▸ **TASK DETAILS**
Print out every line, exactly as written.
━━━━━━━━━━━━━━━━
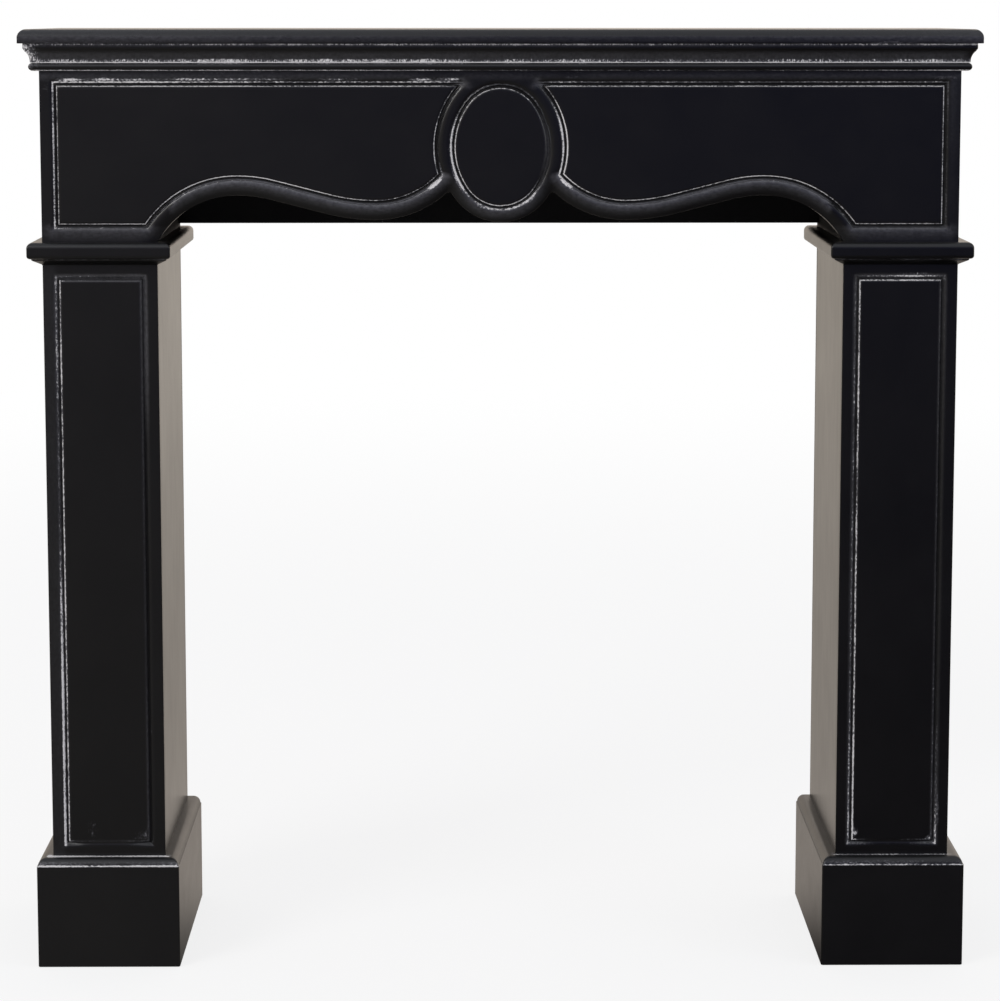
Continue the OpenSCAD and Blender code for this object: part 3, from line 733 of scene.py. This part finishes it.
def frieze():
    """The grooved and sawn board, thinner at both ends, where it laps the outer side boards."""
    plan, faces = frieze_plan()
    bm = bmesh.new()
    made = [bm.verts.new((p[0], front_y + y, p[1])) for p, y in zip(plan, frieze_depth(plan))]
    for face in faces:
        bm.faces.new([made[i] for i in face])
    rim = [e for e in bm.edges if e.is_boundary]
    back = bmesh.ops.extrude_edge_only(bm, edges=rim)["geom"]
    for v in verts_of(back):
        v.co.y = behind_front - rebate_d
    bmesh.ops.holes_fill(bm, edges=[e for e in back if isinstance(e, bmesh.types.BMEdge)], sides=0)
    for x in (-1, 1):
        cut(bm, (x * (body_x - board_t), 0, 0), (1, 0, 0))
    rear = [f for f in bm.faces if abs(f.calc_center_median().y - behind_front + rebate_d) < 0.01
            and abs(f.calc_center_median().x) < body_x - board_t and abs(f.normal.y) > 0.9]
    grown = bmesh.ops.extrude_face_region(bm, geom=rear)["geom"]
    bmesh.ops.translate(bm, verts=verts_of(grown), vec=(0, rebate_d, 0))
    bmesh.ops.delete(bm, geom=rear, context="FACES_ONLY")
    return bm


frieze_paint = black_paint("black_paint_frieze", (0.55, 1, 1), 620, 1.1, 0.5, 0.32)
bm = frieze()
at = places(bm)
plan = at[:, (0, 2)]
across, height = np.abs(plan[:, 0]), plan[:, 1]
in_front = at[:, 1] < front_y + groove_d + 2
field, oval = field_out(plan), oval_out(plan) - groove_half
# How much the grooves' arrises are rubbed: a level, and more or less of it in places
outer = 0.6 + blots(plan, (
    (-474, 880, 7, 90, 0.2), (-420, 962, 80, 5, 0.25), (-300, 962, 190, 5, 0.1), (-60, 962, 40, 6, 0.2),
    (474, 880, 8, 90, -0.3), (0, 895, 78, 60, -0.3), (68, 905, 12, 44, 0.5), (-70, 895, 14, 36, -0.2),
    (-75, 866, 24, 12, 0.6), (70, 866, 20, 10, 0.5), (-420, 811, 50, 4, -0.1), (430, 811, 50, 4, -0.3),
    (-480, 812, 6, 6, 0.3), (-200, 846, 140, 34, -0.25), (200, 846, 140, 34, -0.3), (-250, 866, 40, 6, 0.12)))
inner = 0.78 + blots(plan, (
    (-300, 962, 200, 5, 0.08), (300, 962, 180, 5, 0.06), (-474, 880, 8, 90, -0.06), (0, 895, 78, 56, -0.5),
    (68, 895, 12, 48, 0.75), (-69, 900, 10, 44, 0.25), (-250, 860, 90, 24, 0.2), (-420, 811, 60, 4, 0.14),
    (474, 880, 8, 90, -0.04), (230, 862, 120, 20, 0.1)))
oval_outer = 0.45 + blots(plan, (
    (-52, 905, 14, 42, 0.4), (-46, 858, 16, 26, 0.45), (0, 832, 34, 8, 0.35), (36, 842, 16, 14, 0.3),
    (50, 895, 10, 40, -0.4), (25, 945, 20, 12, 0.2), (-20, 954, 24, 8, 0.15)))
oval_inner = 0.72 + blots(plan, (
    (-46, 890, 16, 50, 0.14), (46, 895, 10, 46, -0.5), (10, 950, 34, 12, 0.06), (0, 838, 30, 10, 0.1)))
# Scuffs beside the grooves, and patches scraped bare at the ends of the ring and above the top grooves
field_scuffs = blots(plan, ((67, 912, 10, 34, 0.66), (-76, 863, 18, 9, 0.85), (76, 863, 14, 7, 0.75)))
field_scrapes = blots(plan, ((-70, 856, 16, 12, 1.15), (71, 857, 13, 10, 1.0)))
inner_scuffs = blots(plan, ((69, 895, 9, 44, 0.6),))
oval_scuffs = blots(plan, (
    (-58, 915, 12, 30, 0.4), (-50, 856, 14, 20, 0.78), (-16, 833, 26, 9, 0.66), (34, 838, 16, 12, 0.6)))
top_scuffs = blots(plan, (
    (-458, 966.4, 17, 3, 0.92), (-425, 967, 16, 2.4, 0.74), (-390, 966.6, 30, 2.4, 0.72),
    (-330, 967, 30, 2, 0.68), (-255, 967, 50, 2, 0.66), (-170, 967, 28, 2, 0.6), (-52, 967, 15, 2.8, 0.85),
    (-84, 966.6, 14, 2.2, 0.75), (75, 969, 9, 2, 0.5), (485, 968, 6, 3, 0.45), (470, 969, 14, 2, 0.6),
    (-483, 958, 2.5, 5, 0.6), (-300, 974, 220, 2.5, 0.36), (200, 974, 260, 2.5, 0.3)))
lines = [amount * np.clip((1 - np.abs(out - place) / reach) / fade, 0, 1) for amount, out, place, reach in (
    (outer, field, groove_half - 0.1, 1.6), (inner, field, 0.2 - groove_half, 1.0),
    (oval_outer, oval, groove_half, 2.0), (oval_inner, oval, 0.2 - groove_half, 1.0),
    (field_scuffs, field, groove_half + 0.5, 2.6), (field_scrapes, field, groove_half + 1.2, 3.6),
    (inner_scuffs, field, -groove_half - 0.2, 1.8), (oval_scuffs, oval, groove_half + 1.4, 3.4))]
rub(bm, np.max(lines + [top_scuffs], axis=0) * in_front)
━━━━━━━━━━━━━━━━
▸ **ANSWER TO THIS PROBLEM**
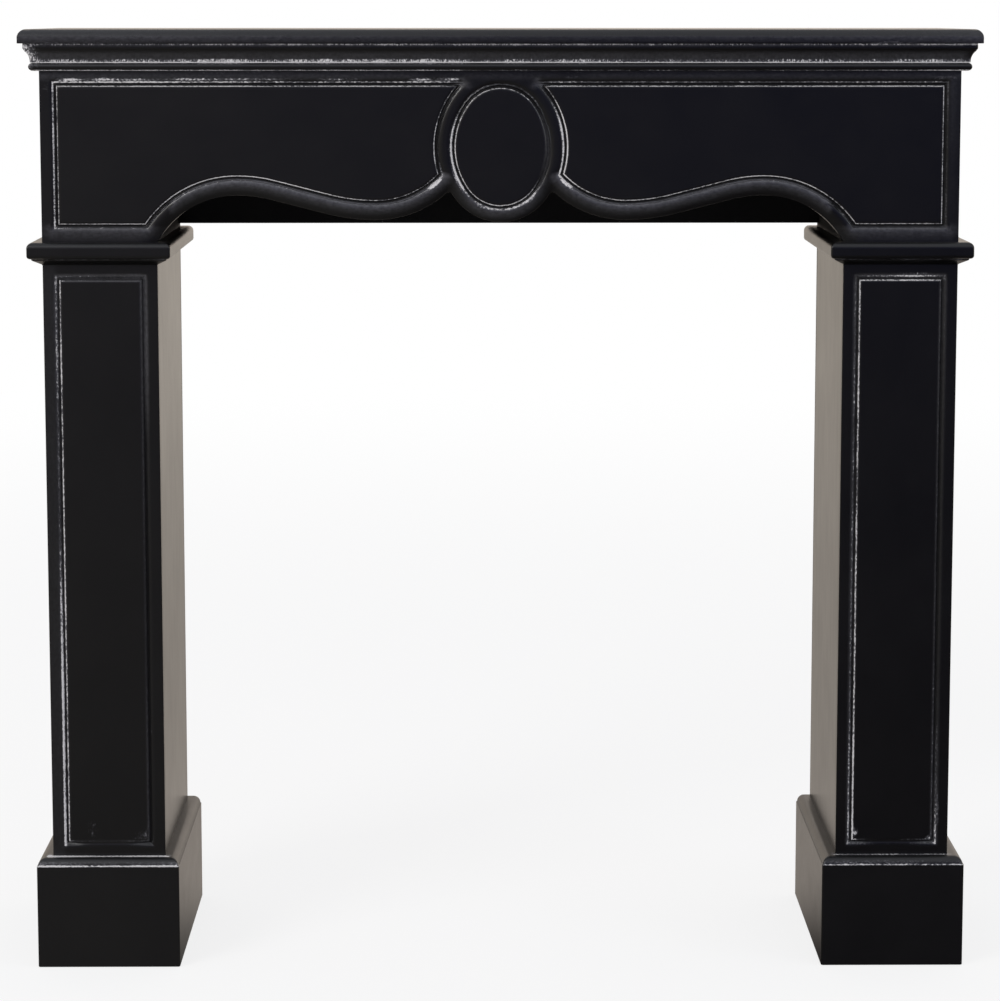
Continue the OpenSCAD and Blender code for this object: part 3, from line 733 of scene.py. This part finishes it.
def frieze():
    """The grooved and sawn board, thinner at both ends, where it laps the outer side boards."""
    plan, faces = frieze_plan()
    bm = bmesh.new()
    made = [bm.verts.new((p[0], front_y + y, p[1])) for p, y in zip(plan, frieze_depth(plan))]
    for face in faces:
        bm.faces.new([made[i] for i in face])
    rim = [e for e in bm.edges if e.is_boundary]
    back = bmesh.ops.extrude_edge_only(bm, edges=rim)["geom"]
    for v in verts_of(back):
        v.co.y = behind_front - rebate_d
    bmesh.ops.holes_fill(bm, edges=[e for e in back if isinstance(e, bmesh.types.BMEdge)], sides=0)
    for x in (-1, 1):
        cut(bm, (x * (body_x - board_t), 0, 0), (1, 0, 0))
    rear = [f for f in bm.faces if abs(f.calc_center_median().y - behind_front + rebate_d) < 0.01
            and abs(f.calc_center_median().x) < body_x - board_t and abs(f.normal.y) > 0.9]
    grown = bmesh.ops.extrude_face_region(bm, geom=rear)["geom"]
    bmesh.ops.translate(bm, verts=verts_of(grown), vec=(0, rebate_d, 0))
    bmesh.ops.delete(bm, geom=rear, context="FACES_ONLY")
    return bm


frieze_paint = black_paint("black_paint_frieze", (0.55, 1, 1), 620, 1.1, 0.5, 0.32)
bm = frieze()
at = places(bm)
plan = at[:, (0, 2)]
across, height = np.abs(plan[:, 0]), plan[:, 1]
in_front = at[:, 1] < front_y + groove_d + 2
field, oval = field_out(plan), oval_out(plan) - groove_half
# How much the grooves' arrises are rubbed: a level, and more or less of it in places
outer = 0.6 + blots(plan, (
    (-474, 880, 7, 90, 0.2), (-420, 962, 80, 5, 0.25), (-300, 962, 190, 5, 0.1), (-60, 962, 40, 6, 0.2),
    (474, 880, 8, 90, -0.3), (0, 895, 78, 60, -0.3), (68, 905, 12, 44, 0.5), (-70, 895, 14, 36, -0.2),
    (-75, 866, 24, 12, 0.6), (70, 866, 20, 10, 0.5), (-420, 811, 50, 4, -0.1), (430, 811, 50, 4, -0.3),
    (-480, 812, 6, 6, 0.3), (-200, 846, 140, 34, -0.25), (200, 846, 140, 34, -0.3), (-250, 866, 40, 6, 0.12)))
inner = 0.78 + blots(plan, (
    (-300, 962, 200, 5, 0.08), (300, 962, 180, 5, 0.06), (-474, 880, 8, 90, -0.06), (0, 895, 78, 56, -0.5),
    (68, 895, 12, 48, 0.75), (-69, 900, 10, 44, 0.25), (-250, 860, 90, 24, 0.2), (-420, 811, 60, 4, 0.14),
    (474, 880, 8, 90, -0.04), (230, 862, 120, 20, 0.1)))
oval_outer = 0.45 + blots(plan, (
    (-52, 905, 14, 42, 0.4), (-46, 858, 16, 26, 0.45), (0, 832, 34, 8, 0.35), (36, 842, 16, 14, 0.3),
    (50, 895, 10, 40, -0.4), (25, 945, 20, 12, 0.2), (-20, 954, 24, 8, 0.15)))
oval_inner = 0.72 + blots(plan, (
    (-46, 890, 16, 50, 0.14), (46, 895, 10, 46, -0.5), (10, 950, 34, 12, 0.06), (0, 838, 30, 10, 0.1)))
# Scuffs beside the grooves, and patches scraped bare at the ends of the ring and above the top grooves
field_scuffs = blots(plan, ((67, 912, 10, 34, 0.66), (-76, 863, 18, 9, 0.85), (76, 863, 14, 7, 0.75)))
field_scrapes = blots(plan, ((-70, 856, 16, 12, 1.15), (71, 857, 13, 10, 1.0)))
inner_scuffs = blots(plan, ((69, 895, 9, 44, 0.6),))
oval_scuffs = blots(plan, (
    (-58, 915, 12, 30, 0.4), (-50, 856, 14, 20, 0.78), (-16, 833, 26, 9, 0.66), (34, 838, 16, 12, 0.6)))
top_scuffs = blots(plan, (
    (-458, 966.4, 17, 3, 0.92), (-425, 967, 16, 2.4, 0.74), (-390, 966.6, 30, 2.4, 0.72),
    (-330, 967, 30, 2, 0.68), (-255, 967, 50, 2, 0.66), (-170, 967, 28, 2, 0.6), (-52, 967, 15, 2.8, 0.85),
    (-84, 966.6, 14, 2.2, 0.75), (75, 969, 9, 2, 0.5), (485, 968, 6, 3, 0.45), (470, 969, 14, 2, 0.6),
    (-483, 958, 2.5, 5, 0.6), (-300, 974, 220, 2.5, 0.36), (200, 974, 260, 2.5, 0.3)))
lines = [amount * np.clip((1 - np.abs(out - place) / reach) / fade, 0, 1) for amount, out, place, reach in (
    (outer, field, groove_half - 0.1, 1.6), (inner, field, 0.2 - groove_half, 1.0),
    (oval_outer, oval, groove_half, 2.0), (oval_inner, oval, 0.2 - groove_half, 1.0),
    (field_scuffs, field, groove_half + 0.5, 2.6), (field_scrapes, field, groove_half + 1.2, 3.6),
    (inner_scuffs, field, -groove_half - 0.2, 1.8), (oval_scuffs, oval, groove_half + 1.4, 3.4))]
rub(bm, np.max(lines + [top_scuffs], axis=0) * in_front)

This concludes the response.